Der Begriff Antizipation leitet sich vom Lateinischen „anticipare“ ab, was vorwegnehmen bedeutet. Im sozialen Kontext ist Antizipation ein zweistufiger Prozess mit einer anfänglichen Vorhersage der Handlungen anderer, auf die eine eigene Handlung folgt, die die ursprüngliche Vorhersage berücksichtigt. Antizipation ist Teil eines umfassenden Konzepts der sozialen Responsivität oder der sogenannten sozialen Kompetenz. „Vorhersagen, was Sozialpartner in Zukunft tun werden, kann ein großer Vorteil in sozialen Interaktionen sein, wenn das eigene Verhalten dann adaptiv verändert werden kann“, erläutert Professor Jens Krause, Forscher an der HU Berlin und am IGB. Der Verhaltensökologe hat die Studie geleitet.
Am Beispiel von sich synchron im Schwarm bewegenden Fischen hat das Forschungsteam die Hypothese untersucht, ob Individuen die Bewegungen ihrer Nachbarn antizipieren, um die Reaktionszeit bei Richtungsänderungen der Sozialpartner zu minimieren. Außerdem nahmen die Forschenden auf der Grundlage von vorangegangenen Experimenten an, dass in Gruppen lebende Tiere die Orte im Lebensraum vorhersehen können, die ein Sozialpartner in der Zukunft aufsuchen wird.
Beim Fischschwarm ähnliche Mechanismen wie im Mannschaftssport
„Aus Studien weiß man, dass Profis im Ballsport verschiedene Anzeichen wie Körperhaltung oder Bewegungen ihrer Mitspielenden nutzen können, um die Flugkurve oder den Auftreffpunkt des Balls vorherzusagen, noch bevor der Ball geworfen oder getreten wird. Und zwar deutlich besser als Laien. Die Antizipation ist uns Menschen zwar angeboren, kann aber durch Training und Übung verbessert werden. Auch ein Fischschwarm bewegt sich sehr schnell und wir kennen bereits einige Aspekte, die das beeinflussen. Wir wussten bisher aber nicht, ob die Antizipation ein Teil dieses komplexen Prozesses ist“, sagt David Bierbach, Forscher im Exzellenzcluster und Hauptautor der Studie.
Die Forschenden ließen lebende Guppys (Poecilia reticulata) wiederholt mit einem Roboterfisch interagieren, der sich zuvor als akzeptierter Artgenosse erwiesen hat. Der Roboterfisch schwamm immer die gleiche Zickzackbahn im Versuchsbecken ab, die in einer der Ecken endete, was den lebenden Fischen die Möglichkeit gab, in drei aufeinanderfolgenden Versuchen sowohl die Lage des Endziels als auch die spezifische Drehungen des Roboters zu erlernen. Die Reaktionen der lebenden Fische wurden in eine allgemeine Antizipation eingeteilt, definiert als relative Zeit bis zum Erreichen der endgültigen Position des Roboterfischs. Außerdem bestimmten die Forschenden die lokale Antizipation, also Zeitpunkt und Ort der Drehungen des lebenden Fisches im Verhältnis zu den Drehungen des Roboterfischs.
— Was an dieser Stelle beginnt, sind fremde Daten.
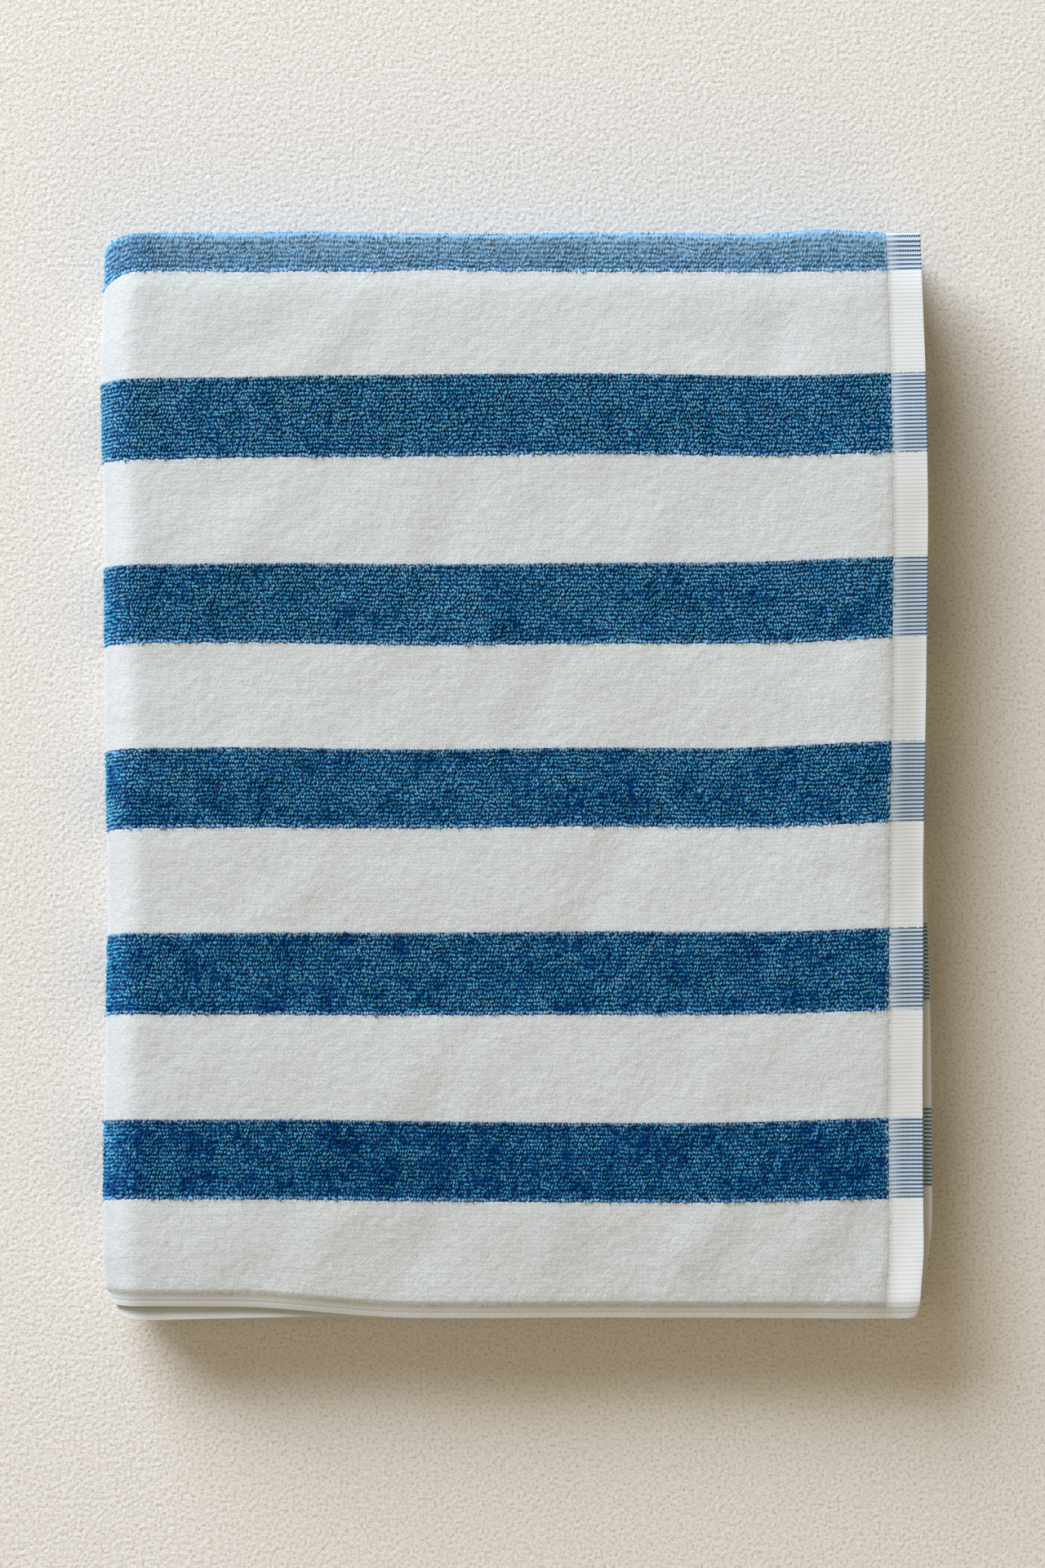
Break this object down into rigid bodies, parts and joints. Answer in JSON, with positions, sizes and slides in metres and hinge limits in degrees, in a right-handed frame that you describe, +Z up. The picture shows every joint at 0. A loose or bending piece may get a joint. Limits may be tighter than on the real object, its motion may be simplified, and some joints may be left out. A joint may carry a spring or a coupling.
{
  "type": "folded bath towel",
  "caption": "Striped cotton terry bath towel folded flat into a stack of layers, with flat-woven headers and narrow side hems.",
  "frame": {"origin": "middle of the folded towel's footprint, on the surface that it rests on", "axes": "+X towards the flat-woven headers, away from the large round fold; +Y towards the widthwise fold, away from the selvedges; +Z up"},
  "size_m": [0.3868, 0.5076, 0.0383],
  "materials": {
    "white_terry": "matt white cotton loop pile, soft and slightly uneven",
    "blue_terry": "matt mid-blue cotton loop pile, darker between the loops",
    "flat_weave": "flat-woven white cotton header and hems, with fine blue warp lines in the stripes"
  },
  "bodies": {
    "root": {"towel": "white_terry"}
  },
  "joints": []
}
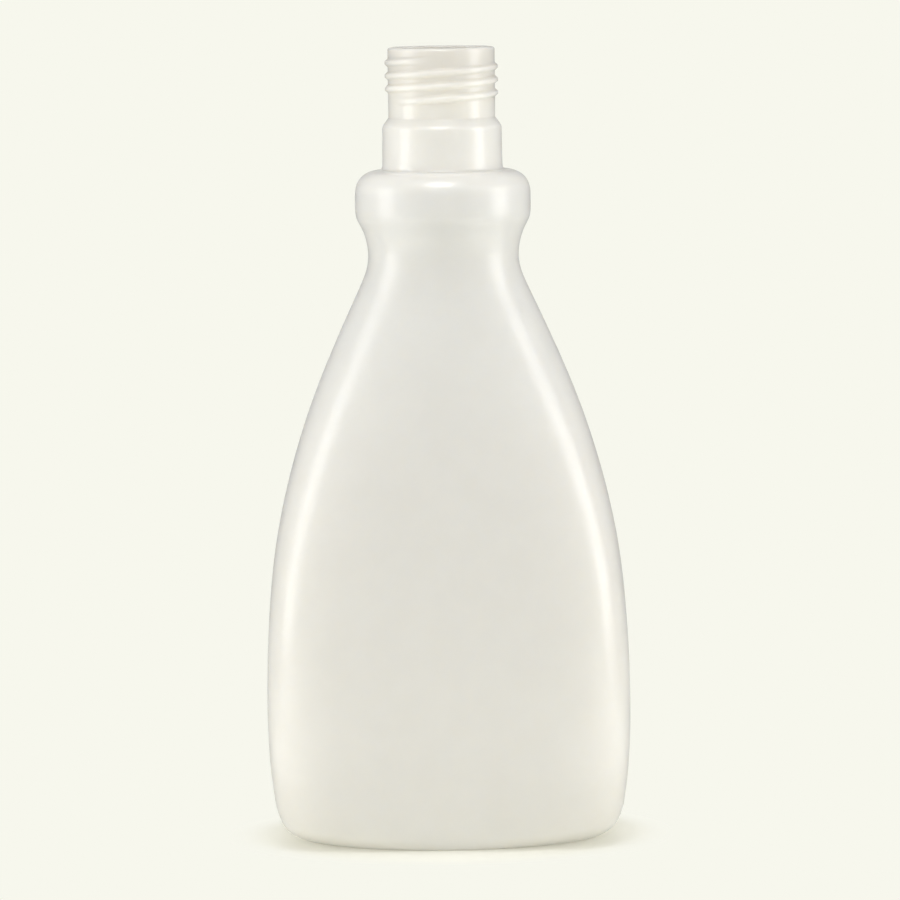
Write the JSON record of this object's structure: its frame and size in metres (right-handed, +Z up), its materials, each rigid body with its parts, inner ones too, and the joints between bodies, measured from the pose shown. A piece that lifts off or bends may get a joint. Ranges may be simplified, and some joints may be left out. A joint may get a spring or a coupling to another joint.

Und tatsächlich zeigten die Fische allgemein antizipierendes Verhalten: Sie erreichten im dritten Versuchsdurchgang die Zielecke des Roboterfischs deutlich früher als der Roboterfisch selbst. Insgesamt erreichten mehr als die Hälfte aller Fische vor dem Roboter den Zielort. Als Indikator für lokale Antizipation zeigte sich, dass die Fische ihr Drehverhalten als Reaktion auf den Roboter im Laufe der Versuche änderten. Anfangs drehten sich die Fische nach dem Roboter, was sich am Ende umkehrte, als sie im letzten Versuch sogar schon leicht vor dem Roboter die Richtung änderten.
„Die Ergebnisse zeigen, dass Fische in der Lage sind, das Verhalten von Sozialpartnern zu antizipieren und durch Training sogar besser darin zu werden. Dies ist also eine weitere Erklärung dafür, warum Fische im Schwarm – die sich untereinander gut kennen – zu extrem schnellen kollektiven Bewegungen fähig sind,“ resümiert David Bierbach. Experimente wie diese sind auch wichtig, um Muster von biologischer Intelligenz zu verstehen und smarte Technologien zu entwickeln.